Electronic screens show trading information at the New York Stock Exchange in New York, the United States, on May 31, 2019. (Xinhua/Wang Ying)
by Matthew Rusling
WASHINGTON, May 31 (Xinhua) -- The past month was one of the worst months of May for trading in several years, with U.S. markets seeing wild swings as the United States stirred up trade disputes with China.
Despite a strong U.S. economy, experts warn that the trade tensions will continue to drag U.S. markets down.
This month saw U.S. President Donald Trump slap heavy tariffs on Chinese goods, with Beijing retaliating with tariffs of its own. That has caused much market turmoil in May.
The Dow Jones Industrial Average, the Nasdaq and the S&P 500 have lost at least 4 percent in the month of May.
In addition, to add to investors' woes, Friday saw the market tank 350 points on a surprise announcement from Trump that he would levy 5 percent tariffs, which could reach 25 percent, on goods from neighboring Mexico, as the president is frustrated with what he sees as Mexican inaction to stem the massive tide of illegal immigration from the U.S. Southern border.

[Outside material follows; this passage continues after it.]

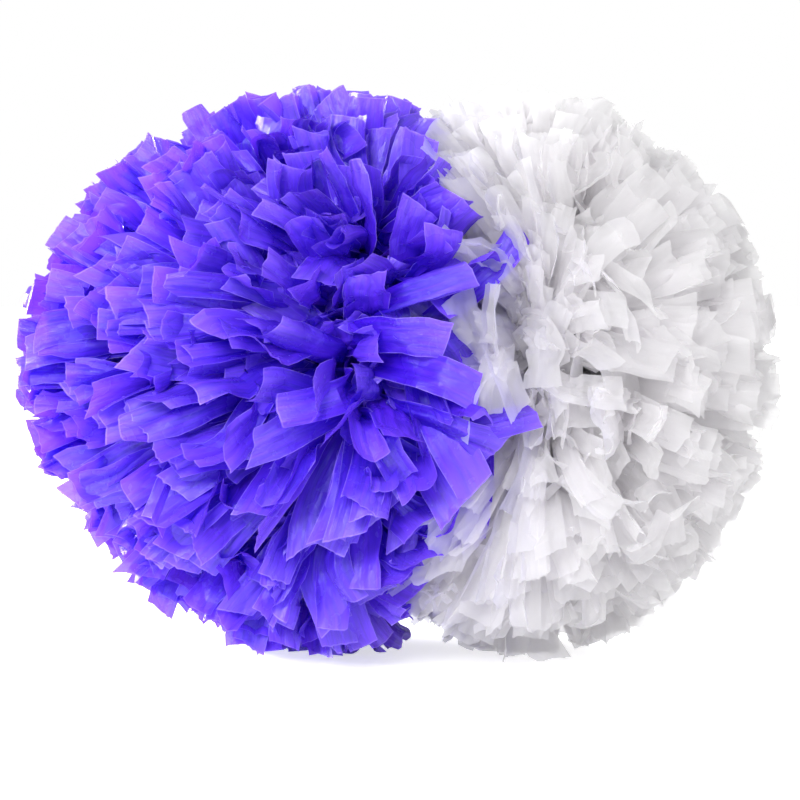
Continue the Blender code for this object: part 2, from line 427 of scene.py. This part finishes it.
def bloom(line, root, plan, lean, to_pole, look, random):
    """Bends the strips next to the parting away from it, most of all those towards the white side."""
    directions = plan["directions"]
    long_strips = smooth_step(plan["reaches"], 0.84, 0.92)
    near_parting = (smooth_step(lean, look["bloom_from"], 0.95) * long_strips)[:, None]
    to_white = smooth_step(directions[:, :1], -0.05, 0.30)[:, None]
    chance = random.random((len(directions), 1, 1)) ** look["bloom_power"]
    bend = look["bloom"] * near_parting * (0.4 + 0.6 * to_white) * chance
    hinge = unit(np.cross(to_pole, directions))[:, None]
    return root + turn_about(line - root, hinge, bend * ALONG**1.8)


def wander(directions, random):
    """The slow bends of each strip to either side, growing towards its free end."""
    count = len(directions)
    aside = unit(np.cross(directions, random.normal(0, 1, (count, 3))))[:, None]
    size = random.normal(0, WANDER, (count, 1, 1))
    waves = random.uniform(0.7, 1.9, (count, 1, 1))
    phase = random.uniform(0, 2 * math.pi, (count, 1, 1))
    return aside * size * (np.sin(2 * math.pi * waves * ALONG + phase) - np.sin(phase)) * ALONG**1.5


def stray_lines(prefix, root):
    """The middle lines of the strips that flop over the other colour."""
    lines = []
    t = ALONG[0]
    for end, heading in STRAYS[prefix]:
        end = np.array(end)
        rise = end[2] - heading[2] * 0.04 - AXIS_HEIGHT
        start = unit(np.array([0.35 * (end[0] - root[0]), -0.12, rise]))
        first = root + start * ROOT_RADIUS
        second = first + start * STRAY_BEND
        third = end - unit(np.array(heading)) * STRAY_TAIL
        lines.append(
            (1 - t) ** 3 * first + 3 * t * (1 - t) ** 2 * second + 3 * t**2 * (1 - t) * third + t**3 * end
        )
    return np.array(lines)


def strip_frames(lines, axes, clump_rolls, random):
    """Along, across and out of each strip's face, at each point of its middle line."""
    count = len(lines)
    along = unit(np.gradient(lines, axis=1))
    across = unit(np.cross(axes[:, None], along))
    out = np.cross(along, across)
    twist = random.normal(0, TWIST, (count, 1, 1)) * (ALONG - 0.6)
    roll = clump_rolls + random.normal(0, ROLL, (count, 1, 1)) + twist
    turned = np.cos(roll) * across + np.sin(roll) * out
    return along, turned, np.cross(along, turned)


def strip_sections(count, pleat, random):
    """Each strip's cross-section along its length: tight pleats at the tie that open to shallow ones."""
    u = ((np.arange(ACROSS_CELLS) + 0.5) / ACROSS_CELLS)[None, None, :]
    pleats = random.uniform(1.3, 3.2, (count, 1, 1))
    phase = random.uniform(0, 2 * math.pi, (count, 1, 1))
    zigzag = np.tanh(2.2 * np.sin(2 * math.pi * pleats * u + phase))
    opened = random.uniform(0.08, pleat, (count, 1, 1)) * (1.2 - ALONG)
    depth = TIGHT_PLEAT * (1 - smooth_step(ALONG, 0.05, 0.85)) + opened
    curve = random.normal(0, CURVE, (count, 1, 1)) * (2 * u - 1) * smooth_step(ALONG, 0.1, 0.6)
    crease_at = random.uniform(0.2, 0.8, (count, 1, 1))
    creased = random.random((count, 1, 1)) < CREASED_SHARE
    turned = random.uniform(-CREASE, CREASE, (count, 1, 1)) * np.sign(u - crease_at)
    crease = creased * turned * smooth_step(ALONG, 0.1, 0.4)
    slope = np.clip(zigzag * depth, -STEEPEST_PLEAT, STEEPEST_PLEAT) + curve + crease
    step = STRIP_WIDTH / ACROSS_CELLS
    edge = np.zeros((count, ALONG_CELLS + 1, 1))
    sideways = np.concatenate([edge, np.cumsum(np.cos(slope) * step, axis=2)], axis=2)
    rise = np.concatenate([edge, np.cumsum(np.sin(slope) * step, axis=2)], axis=2)
    return sideways - sideways.mean(axis=2, keepdims=True), rise - rise.mean(axis=2, keepdims=True)


def ripples(count, depth, ruffle, random):
    """Fine waves of the thin film, out of its face, and wider ones along its two edges."""
    t = ALONG * STRIP_LENGTH
    v = ACROSS * STRIP_WIDTH
    wave = np.zeros((count, ALONG_CELLS + 1, ACROSS_CELLS + 1))
    for length, share in WAVES:
        heading = random.uniform(-1.5, 1.5, (count, 1, 1))
        phase = random.uniform(0, 2 * math.pi, (count, 1, 1))
        wave += share * np.sin(2 * math.pi * (t + heading * v) / length + phase)
    edge_length = random.uniform(0.016, 0.036, (count, 1, 1))
    edge_phase = random.uniform(0, 2 * math.pi, (count, 1, 1))
    edge_wave = np.sin(2 * math.pi * t / edge_length + edge_phase + 130 * v) * (2 * v / STRIP_WIDTH) ** 2
    return wave * depth + edge_wave * ruffle * random.uniform(0.2, 1.0, (count, 1, 1))


def fold(points, along, across, share, sharpest, random):
    """Bends the outer part of some strips over a straight line across them."""
    count, rows, columns, _ = points.shape
    row = random.integers(round(rows * 0.45), rows - 3, count)
    strips = np.arange(count)
    slant = random.normal(0, 0.55, (count, 1))
    angle = np.where(random.random(count) < share, random.uniform(0.25, sharpest, count), 0)
    angle = angle * random.choice([-1, 1], count)
    axis = unit(np.cos(slant) * across[strips, row] + np.sin(slant) * along[strips, row])
    centre = points[strips, row, columns // 2]
    distance = (np.arange(rows)[None, :] - row[:, None]) * STRIP_LENGTH / (rows - 1)
    v = ACROSS[0, 0] * STRIP_WIDTH
    beyond = distance[:, :, None] * np.cos(slant)[..., None] - v * np.sin(slant)[..., None] > 0
    arms = points - centre[:, None, None]
    bent = centre[:, None, None] + turn_about(arms, axis[:, None, None], angle[:, None, None, None])
    return np.where(beyond[..., None], bent, points)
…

As the trade tensions intensify, experts fret that the global economy may grind to a much more sluggish pace.
Some experts said markets have adjusted to the trade disputes, but trade tensions could also slow the global economy and that could indeed impact U.S. markets in a long run.
"I think investors have largely adjusted to the extension of the conflict. It is responsible for the recent decline, but the greater ongoing threat is the evidence of a slowing of the global economy," Brookings Institution Senior Fellow Barry Bosworth told Xinhua.
While much of the trade war has become "baked in" to U.S. markets, major shocks, such as announcements of new tariffs, could have an impact.
"Without another major shock, the market will level out. However, more evidence of an intensification appears on nearly a daily basis," Bosworth said.
In some cases, it seems investors are overreacting to bad headlines. For example, earlier this month saw tech stocks took a dive on their exposure to China. But at the same time, there are broader implications of the trade conflicts, some experts has said.
"The short-term reactions of investors are often overdone, but the concern is about the broad implications of an ongoing conflict, not just specific industries that are exposed to trade," Bosworth said.
In response to whether he foresees more months like May, Desmond Lachman, a resident fellow at the American Enterprise Institute, a Washington-based think tank, told Xinhua that "it very much depends on U.S. trade relations. If those continue to deteriorate we could have a long period of big market weakness."
Experts, economists and investors also said a mutually beneficial deal would be great for U.S. markets. A solid agreement could well add up to 3,000 points to the Dow, as some experts forecast.